> [RAW DATA]

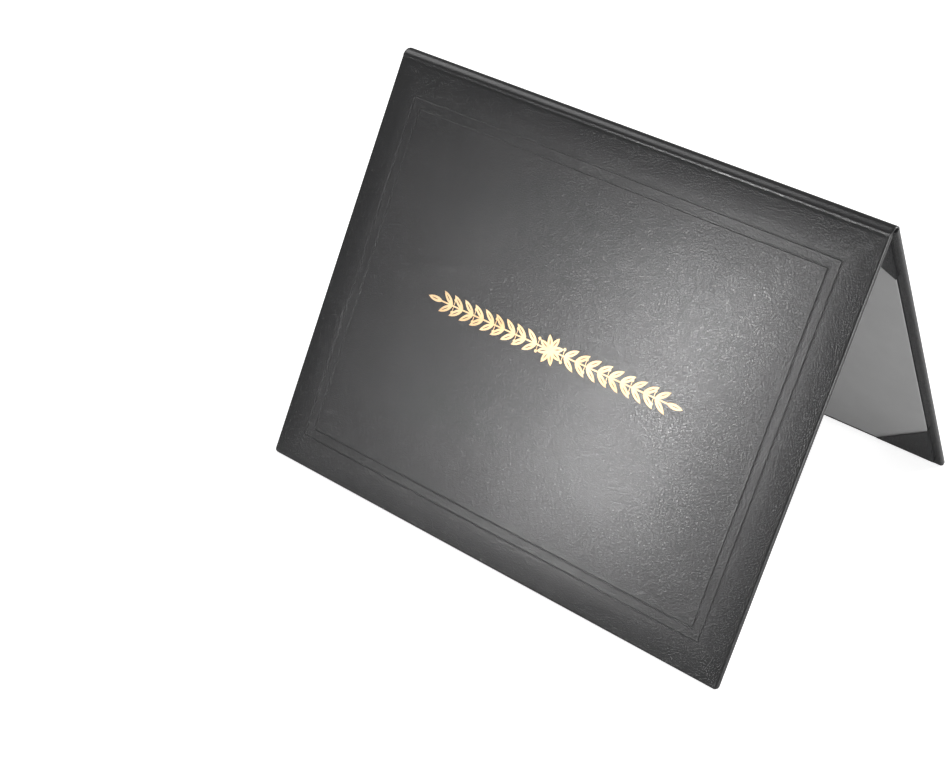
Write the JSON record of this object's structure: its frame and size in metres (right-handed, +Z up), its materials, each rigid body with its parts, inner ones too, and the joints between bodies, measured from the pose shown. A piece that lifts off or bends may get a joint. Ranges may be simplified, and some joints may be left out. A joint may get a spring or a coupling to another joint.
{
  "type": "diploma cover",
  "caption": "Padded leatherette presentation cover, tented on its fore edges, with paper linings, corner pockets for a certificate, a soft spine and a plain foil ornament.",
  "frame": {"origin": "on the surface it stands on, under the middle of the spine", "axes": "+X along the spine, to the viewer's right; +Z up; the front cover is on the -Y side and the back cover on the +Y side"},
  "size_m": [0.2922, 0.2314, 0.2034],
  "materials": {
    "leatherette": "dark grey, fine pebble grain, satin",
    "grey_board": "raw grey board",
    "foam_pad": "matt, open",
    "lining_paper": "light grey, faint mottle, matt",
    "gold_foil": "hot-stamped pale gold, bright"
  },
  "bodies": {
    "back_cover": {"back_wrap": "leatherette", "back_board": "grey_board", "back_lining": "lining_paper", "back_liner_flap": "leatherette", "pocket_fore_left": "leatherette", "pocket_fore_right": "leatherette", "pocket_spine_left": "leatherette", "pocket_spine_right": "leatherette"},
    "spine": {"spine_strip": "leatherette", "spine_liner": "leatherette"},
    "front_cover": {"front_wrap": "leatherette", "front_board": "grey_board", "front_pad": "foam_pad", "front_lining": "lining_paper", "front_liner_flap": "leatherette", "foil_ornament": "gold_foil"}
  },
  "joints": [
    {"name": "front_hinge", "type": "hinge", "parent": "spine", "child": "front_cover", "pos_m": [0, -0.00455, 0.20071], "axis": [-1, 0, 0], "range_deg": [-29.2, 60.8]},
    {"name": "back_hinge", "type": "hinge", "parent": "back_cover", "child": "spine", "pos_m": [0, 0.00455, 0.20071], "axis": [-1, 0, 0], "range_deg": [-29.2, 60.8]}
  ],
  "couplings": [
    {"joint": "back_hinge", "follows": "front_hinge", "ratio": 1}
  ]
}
* * *
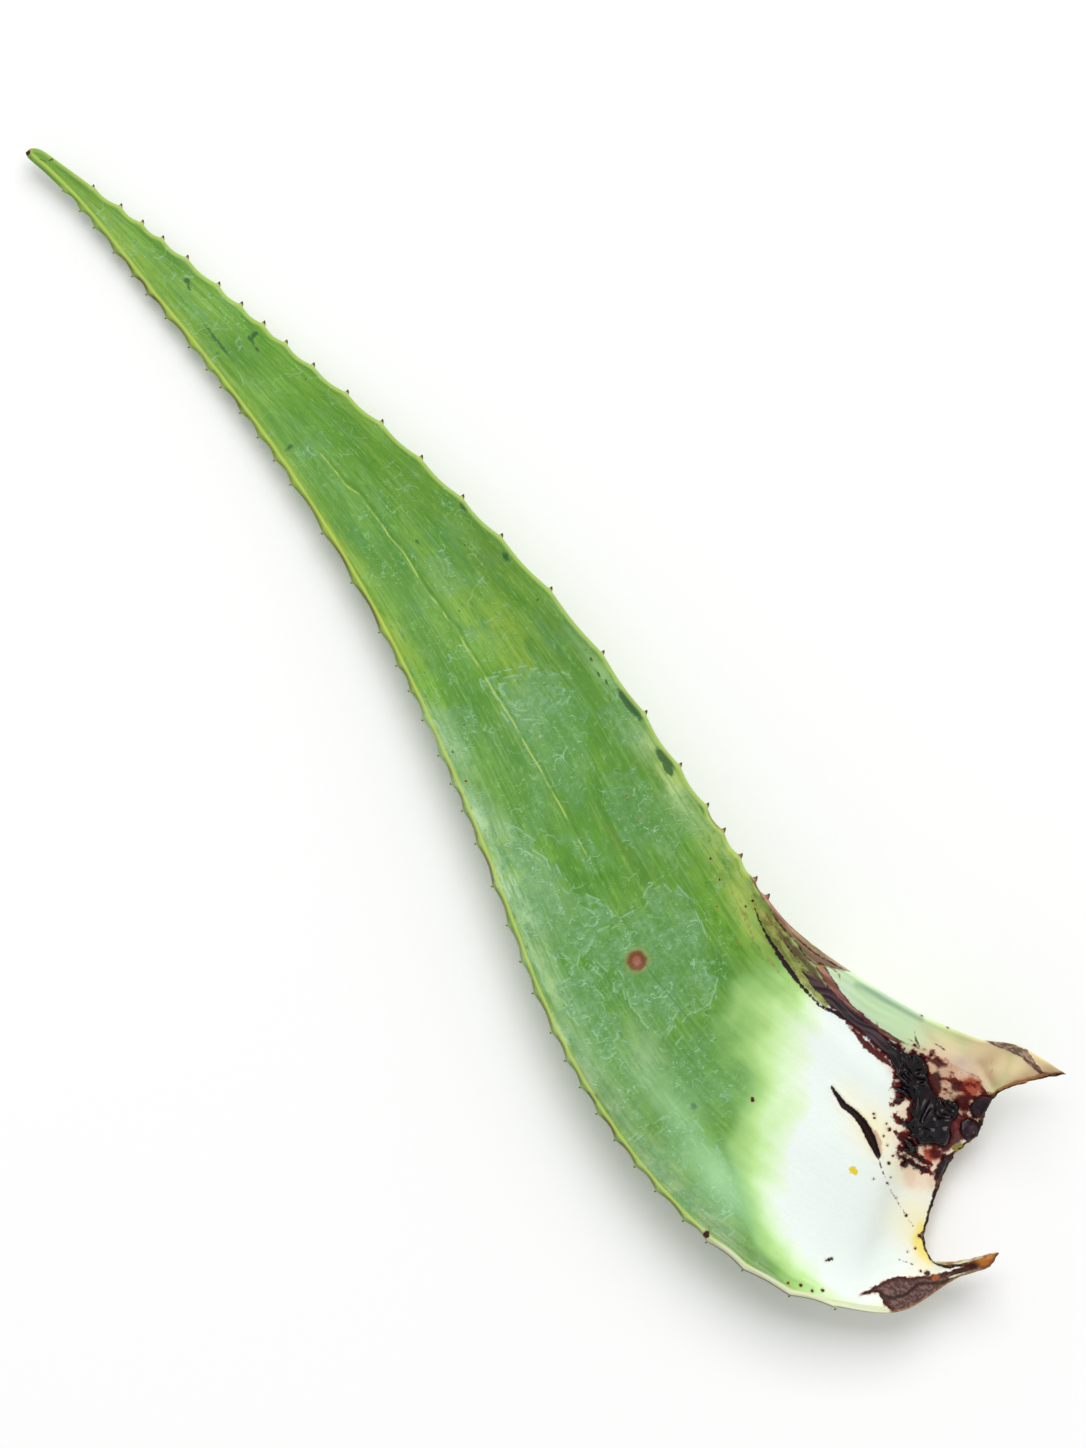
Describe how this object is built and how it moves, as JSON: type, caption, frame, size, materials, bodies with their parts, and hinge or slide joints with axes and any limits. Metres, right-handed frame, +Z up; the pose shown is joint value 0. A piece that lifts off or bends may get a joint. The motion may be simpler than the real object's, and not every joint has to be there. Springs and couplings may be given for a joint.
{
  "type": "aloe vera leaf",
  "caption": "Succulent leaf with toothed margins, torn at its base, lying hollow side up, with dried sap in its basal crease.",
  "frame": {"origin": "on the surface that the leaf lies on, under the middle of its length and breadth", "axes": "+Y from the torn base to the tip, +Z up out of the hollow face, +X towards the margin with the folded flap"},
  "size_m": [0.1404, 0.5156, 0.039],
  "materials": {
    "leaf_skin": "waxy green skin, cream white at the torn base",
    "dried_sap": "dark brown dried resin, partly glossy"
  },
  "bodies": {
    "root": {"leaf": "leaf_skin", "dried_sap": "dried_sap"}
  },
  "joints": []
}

> [AIM OF THE TASK] Using the records above, find and show each line with the string "piece".

> [FINAL ANSWER]
Write the JSON record of this object's structure: its frame and size in metres (right-handed, +Z up), its materials, each rigid body with its parts, inner ones too, and the joints between bodies, measured from the pose shown. A piece that lifts off or bends may get a joint. Ranges may be simplified, and some joints may be left out. A joint may get a spring or a coupling to another joint.
Describe how this object is built and how it moves, as JSON: type, caption, frame, size, materials, bodies with their parts, and hinge or slide joints with axes and any limits. Metres, right-handed frame, +Z up; the pose shown is joint value 0. A piece that lifts off or bends may get a joint. The motion may be simpler than the real object's, and not every joint has to be there. Springs and couplings may be given for a joint.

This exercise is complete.